═════ DATA LISTING ═════

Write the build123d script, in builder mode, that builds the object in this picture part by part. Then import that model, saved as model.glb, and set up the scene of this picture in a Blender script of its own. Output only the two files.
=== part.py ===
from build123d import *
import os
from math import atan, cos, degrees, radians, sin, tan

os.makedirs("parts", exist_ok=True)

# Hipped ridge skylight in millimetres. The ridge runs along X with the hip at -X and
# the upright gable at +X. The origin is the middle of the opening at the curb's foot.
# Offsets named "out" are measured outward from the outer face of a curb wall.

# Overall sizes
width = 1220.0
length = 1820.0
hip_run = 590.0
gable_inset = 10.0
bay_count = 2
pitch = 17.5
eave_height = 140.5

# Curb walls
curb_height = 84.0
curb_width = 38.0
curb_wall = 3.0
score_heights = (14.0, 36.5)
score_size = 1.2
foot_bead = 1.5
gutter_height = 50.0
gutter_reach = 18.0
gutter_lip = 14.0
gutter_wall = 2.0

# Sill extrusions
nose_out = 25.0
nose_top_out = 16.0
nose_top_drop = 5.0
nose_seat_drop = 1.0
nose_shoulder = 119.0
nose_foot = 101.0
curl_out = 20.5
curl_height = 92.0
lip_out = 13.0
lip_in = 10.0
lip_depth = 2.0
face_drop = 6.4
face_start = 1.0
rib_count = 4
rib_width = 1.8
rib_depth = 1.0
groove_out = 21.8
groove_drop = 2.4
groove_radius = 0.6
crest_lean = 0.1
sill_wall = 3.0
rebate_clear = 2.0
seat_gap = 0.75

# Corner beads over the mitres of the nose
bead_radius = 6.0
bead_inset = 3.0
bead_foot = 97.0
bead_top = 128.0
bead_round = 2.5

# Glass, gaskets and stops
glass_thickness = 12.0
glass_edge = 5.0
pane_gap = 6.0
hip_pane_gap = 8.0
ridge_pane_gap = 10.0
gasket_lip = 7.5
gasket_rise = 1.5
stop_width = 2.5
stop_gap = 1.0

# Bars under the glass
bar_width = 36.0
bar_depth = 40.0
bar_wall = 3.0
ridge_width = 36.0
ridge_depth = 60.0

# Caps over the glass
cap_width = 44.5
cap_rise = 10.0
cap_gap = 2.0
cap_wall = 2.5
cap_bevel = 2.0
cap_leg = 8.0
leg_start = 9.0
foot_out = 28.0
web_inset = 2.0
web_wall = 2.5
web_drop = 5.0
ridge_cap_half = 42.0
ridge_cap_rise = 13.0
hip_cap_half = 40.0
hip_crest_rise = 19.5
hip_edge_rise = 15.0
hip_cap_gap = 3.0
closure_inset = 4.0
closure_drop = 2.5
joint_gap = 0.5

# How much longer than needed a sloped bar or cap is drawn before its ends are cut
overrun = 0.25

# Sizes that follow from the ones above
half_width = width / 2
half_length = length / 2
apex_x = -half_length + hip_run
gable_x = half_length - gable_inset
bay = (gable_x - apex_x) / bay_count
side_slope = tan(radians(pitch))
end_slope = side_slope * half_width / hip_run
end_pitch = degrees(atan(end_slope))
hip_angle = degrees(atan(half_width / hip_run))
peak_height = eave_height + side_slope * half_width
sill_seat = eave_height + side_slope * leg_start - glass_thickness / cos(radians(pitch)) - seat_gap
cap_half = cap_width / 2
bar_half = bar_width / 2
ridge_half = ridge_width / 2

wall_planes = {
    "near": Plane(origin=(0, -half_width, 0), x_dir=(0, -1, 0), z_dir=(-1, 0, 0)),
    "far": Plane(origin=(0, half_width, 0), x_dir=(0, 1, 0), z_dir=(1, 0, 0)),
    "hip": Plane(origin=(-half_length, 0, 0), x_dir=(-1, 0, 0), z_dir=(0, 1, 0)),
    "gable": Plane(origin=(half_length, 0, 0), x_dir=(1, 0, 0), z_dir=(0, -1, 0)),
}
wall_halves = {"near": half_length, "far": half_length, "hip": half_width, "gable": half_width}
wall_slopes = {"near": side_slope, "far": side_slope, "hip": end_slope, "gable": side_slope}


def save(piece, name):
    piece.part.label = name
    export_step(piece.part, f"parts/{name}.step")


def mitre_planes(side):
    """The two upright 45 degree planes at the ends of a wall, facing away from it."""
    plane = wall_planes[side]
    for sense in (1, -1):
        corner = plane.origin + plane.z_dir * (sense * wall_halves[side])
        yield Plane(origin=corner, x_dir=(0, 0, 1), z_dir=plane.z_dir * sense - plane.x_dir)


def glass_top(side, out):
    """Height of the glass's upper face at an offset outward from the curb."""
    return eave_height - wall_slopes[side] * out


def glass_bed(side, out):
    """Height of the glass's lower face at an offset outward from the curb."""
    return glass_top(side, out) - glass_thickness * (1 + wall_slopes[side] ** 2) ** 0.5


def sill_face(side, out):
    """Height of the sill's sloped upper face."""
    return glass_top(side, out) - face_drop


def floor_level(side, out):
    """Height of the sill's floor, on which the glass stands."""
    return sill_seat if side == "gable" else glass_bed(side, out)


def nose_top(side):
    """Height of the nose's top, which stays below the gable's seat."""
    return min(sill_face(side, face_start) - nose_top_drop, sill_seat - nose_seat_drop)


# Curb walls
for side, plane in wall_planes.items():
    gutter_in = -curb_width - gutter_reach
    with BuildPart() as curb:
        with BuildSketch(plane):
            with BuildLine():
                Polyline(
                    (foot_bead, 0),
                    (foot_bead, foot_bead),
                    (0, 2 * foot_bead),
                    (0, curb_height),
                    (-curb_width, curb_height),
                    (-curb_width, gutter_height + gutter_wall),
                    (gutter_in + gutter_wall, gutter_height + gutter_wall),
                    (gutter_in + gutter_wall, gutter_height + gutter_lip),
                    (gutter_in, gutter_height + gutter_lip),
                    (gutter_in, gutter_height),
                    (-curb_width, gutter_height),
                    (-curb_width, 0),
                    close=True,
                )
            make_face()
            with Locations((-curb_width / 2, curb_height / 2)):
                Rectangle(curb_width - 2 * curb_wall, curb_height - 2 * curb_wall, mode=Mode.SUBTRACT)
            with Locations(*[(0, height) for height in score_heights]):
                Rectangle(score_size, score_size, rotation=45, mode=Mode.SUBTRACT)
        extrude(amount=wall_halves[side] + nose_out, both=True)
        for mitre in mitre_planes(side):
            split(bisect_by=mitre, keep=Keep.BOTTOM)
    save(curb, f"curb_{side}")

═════
═════ DATA LISTING ═════

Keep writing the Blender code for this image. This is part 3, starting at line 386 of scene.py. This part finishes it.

═════

**GOAL:**
Transcribe each line of the data above, unaltered, from the one where "Write the build123d" appears to the one where "seat_gap = 0.75" appears, inclusive of both.

**REPLY:**
Write the build123d script, in builder mode, that builds the object in this picture part by part. Then import that model, saved as model.glb, and set up the scene of this picture in a Blender script of its own. Output only the two files.
=== part.py ===
from build123d import *
import os
from math import atan, cos, degrees, radians, sin, tan

os.makedirs("parts", exist_ok=True)

# Hipped ridge skylight in millimetres. The ridge runs along X with the hip at -X and
# the upright gable at +X. The origin is the middle of the opening at the curb's foot.
# Offsets named "out" are measured outward from the outer face of a curb wall.

# Overall sizes
width = 1220.0
length = 1820.0
hip_run = 590.0
gable_inset = 10.0
bay_count = 2
pitch = 17.5
eave_height = 140.5

# Curb walls
curb_height = 84.0
curb_width = 38.0
curb_wall = 3.0
score_heights = (14.0, 36.5)
score_size = 1.2
foot_bead = 1.5
gutter_height = 50.0
gutter_reach = 18.0
gutter_lip = 14.0
gutter_wall = 2.0

# Sill extrusions
nose_out = 25.0
nose_top_out = 16.0
nose_top_drop = 5.0
nose_seat_drop = 1.0
nose_shoulder = 119.0
nose_foot = 101.0
curl_out = 20.5
curl_height = 92.0
lip_out = 13.0
lip_in = 10.0
lip_depth = 2.0
face_drop = 6.4
face_start = 1.0
rib_count = 4
rib_width = 1.8
rib_depth = 1.0
groove_out = 21.8
groove_drop = 2.4
groove_radius = 0.6
crest_lean = 0.1
sill_wall = 3.0
rebate_clear = 2.0
seat_gap = 0.75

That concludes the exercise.